Objective |
Hand back each line, unchanged, from the top down to the line where "rim_height = 143.2" sits.

▬▬▬▬▬▬▬▬▬▬

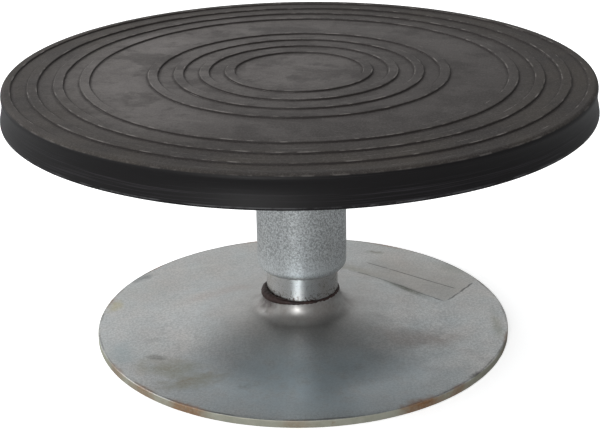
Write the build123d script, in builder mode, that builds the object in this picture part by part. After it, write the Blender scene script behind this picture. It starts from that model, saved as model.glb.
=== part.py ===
"""Sculpting turntable: a ridged rubber-covered top that spins on a post welded to a dished plate.

Millimetres, +Z up. The origin is on the floor, at the centre of the base plate, and the spin axis
is +Z. Every outline below is half of a cross-section, drawn as (radius, height) and revolved.
"""
import os
from math import acos, cos, degrees, radians, sin, sqrt, tan

from build123d import *

os.makedirs("parts", exist_ok=True)

# ---------------------------------------------------------------- driving dimensions
rim_height = 143.2

# rubber cover and the wooden disc inside it
table_radius = 150.0
skirt_height = 16.0
cover_thickness = 4.0
crown = 1.4
ridge_height = 1.2
ridge_foot = 1.0
ridge_width = 5.0
ridge_pitch = 13.0
inner_ridge_starts = [32.5 + ridge_pitch * i for i in range(4)]
outer_ridge_starts = [105.5 + ridge_pitch * i for i in range(3)]
rim_band_start = 144.5
ridge_rounding = 0.55
ridge_root_rounding = 0.4
shoulder_radius = 2.8
waist_depth = 0.8
flare = 0.9
hem_rounding = 0.5
core_radius = 145.8
core_thickness = 9.0
lip_inner_radius = 136.0

# sleeve and the flange it is welded into
sleeve_radius = 23.8
sleeve_bottom = 35.7
sleeve_lip_bore = 19.5
sleeve_plain_bore = 16.0
sleeve_end_width = 4.1
sleeve_end_height = 4.4
flange_radius = 60.0
flange_thickness = 4.0
head_weld_leg = 3.0
screw_circle_radius = 45.0
screw_count = 4
screw_radius = 2.4
screw_hole_radius = 2.75
screw_head_radius = 4.75
screw_head_height = 3.0
screw_reach = 7.5
washer_radius = 6.0
washer_thickness = 1.2

# deep-groove ball bearings, 15 x 35 x 11
bearing_bore = 7.5
bearing_outer = 17.5
bearing_width = 11.0
pitch_radius = 12.65
ball_radius = 2.976
ball_count = 8
groove_radius = 3.1
inner_shoulder = 10.85
outer_shoulder = 14.45
cage_half_width = 1.3
cage_half_height = 3.8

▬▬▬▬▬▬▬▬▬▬

Result of this exercise |
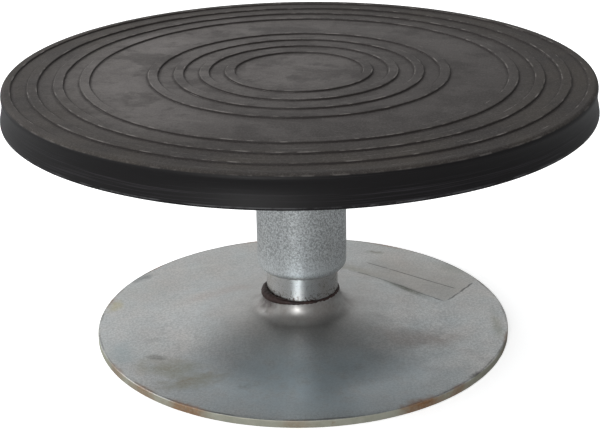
Write the build123d script, in builder mode, that builds the object in this picture part by part. After it, write the Blender scene script behind this picture. It starts from that model, saved as model.glb.
=== part.py ===
"""Sculpting turntable: a ridged rubber-covered top that spins on a post welded to a dished plate.

Millimetres, +Z up. The origin is on the floor, at the centre of the base plate, and the spin axis
is +Z. Every outline below is half of a cross-section, drawn as (radius, height) and revolved.
"""
import os
from math import acos, cos, degrees, radians, sin, sqrt, tan

from build123d import *

os.makedirs("parts", exist_ok=True)

# ---------------------------------------------------------------- driving dimensions
rim_height = 143.2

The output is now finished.